In our Disciple Bible Study Group we have just finished studying the period of exile in Babylonia that took place in the 5th century b.c.e. The remarkable thing that we have learned is that the sacred books of the Hebrew Bible understood that God used the enemies that defeated the Israelites to work out God's purpose for them. Maybe history does repeat itself.

In the midst of the times when Israel was conquered and all its leaders exiled to Babylon there were words of hope. The prophets saw opportunity - if they stayed focused on God's Covenant. I am not at all pessimistic about the current budgetary situation. God blessed us last year with a Vision and Mission to guide us. We will follow that and emerge stronger and more responsible fiscally, and better positioned to grow in God's spirit as we move into our second century.

Well, there is another deeply moving way that we can rededicate our lives to God's Spirit. It can help us align ourselves with God working in our midst. It is the prayer that John and Charles Wesley used on New Year's Eve in their watch Night Service to refocus their commitment to be a disciple of Christ, a servant of God. It may be the most difficult prayer you will ever pray. Should you wish to join, I invite you to join in the Covenant Prayer printed in the bulletin.

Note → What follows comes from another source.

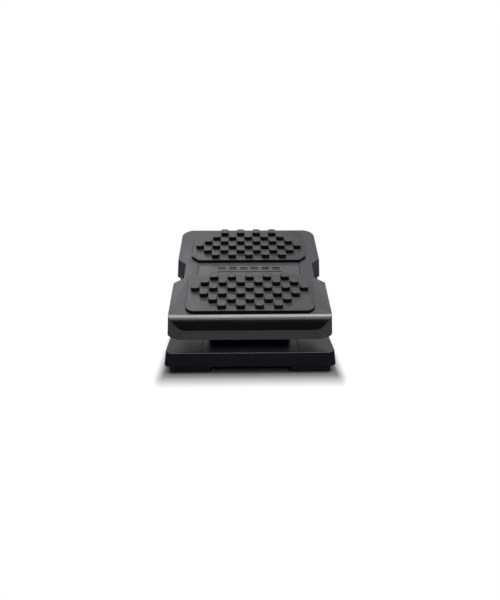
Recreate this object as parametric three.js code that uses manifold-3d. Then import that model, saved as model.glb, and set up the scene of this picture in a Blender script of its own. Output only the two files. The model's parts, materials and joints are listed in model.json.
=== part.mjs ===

The Covenant Prayer of John Wesley

[Taken from the "Watch Night Service" (New Year's Eve) in the Wesley tradition as developed by John and Charles Wesley in 1755. This service was a time to greet the New Year with a renewal of one's covenant with God. These words come (mostly) from The Book of Worship: for Church and Home, The Methodist Publishing House, Nashville, TN, 1964, p. 387.]

Minister: And now, beloved, let us bind ourselves with willing bonds to our covenant God, and take the yoke of Christ upon us. This taking of God's yoke upon us means that we are heartily content that God appoint us our place and work, and that God alone be our reward.

Christ has many services to be done; some are easy, others are difficult: some bring honor, others bring reproach; some are suitable to our natural inclinations and temporal interests, others are contrary to both. In some ways we please Christ and please ourselves; in others we cannot please Christ except by denying ourselves. Yet the power to do all these things is assuredly given us in Christ, Who strengthens us.

Therefore, let us make the covenant of God our own. Let us engage our heart to the Lord, and resolve in God's strength to never go back. Being thus prepared, let us now in sincere dependence on God's grace and trusting God's promises, yield ourselves anew to God.

People: O Lord, Eternal and ever-loving God, I am no longer my own, but Thine. Put me to what Thou wilt, rank me with whom Thou wilt; put me to doing, put me to suffering; let me be employed for Thee or laid aside for Thee, exalted for Thee or brought low for Thee; let me be full, let me be empty; let me have all things, let me have nothing; I freely and heartily yield all to Thy pleasure and disposal.

And now, O glorious and blessed God, Thou art mine, and I am Thine. So be it. And the covenant which I have made on earth, let it be ratified in heaven. Amen.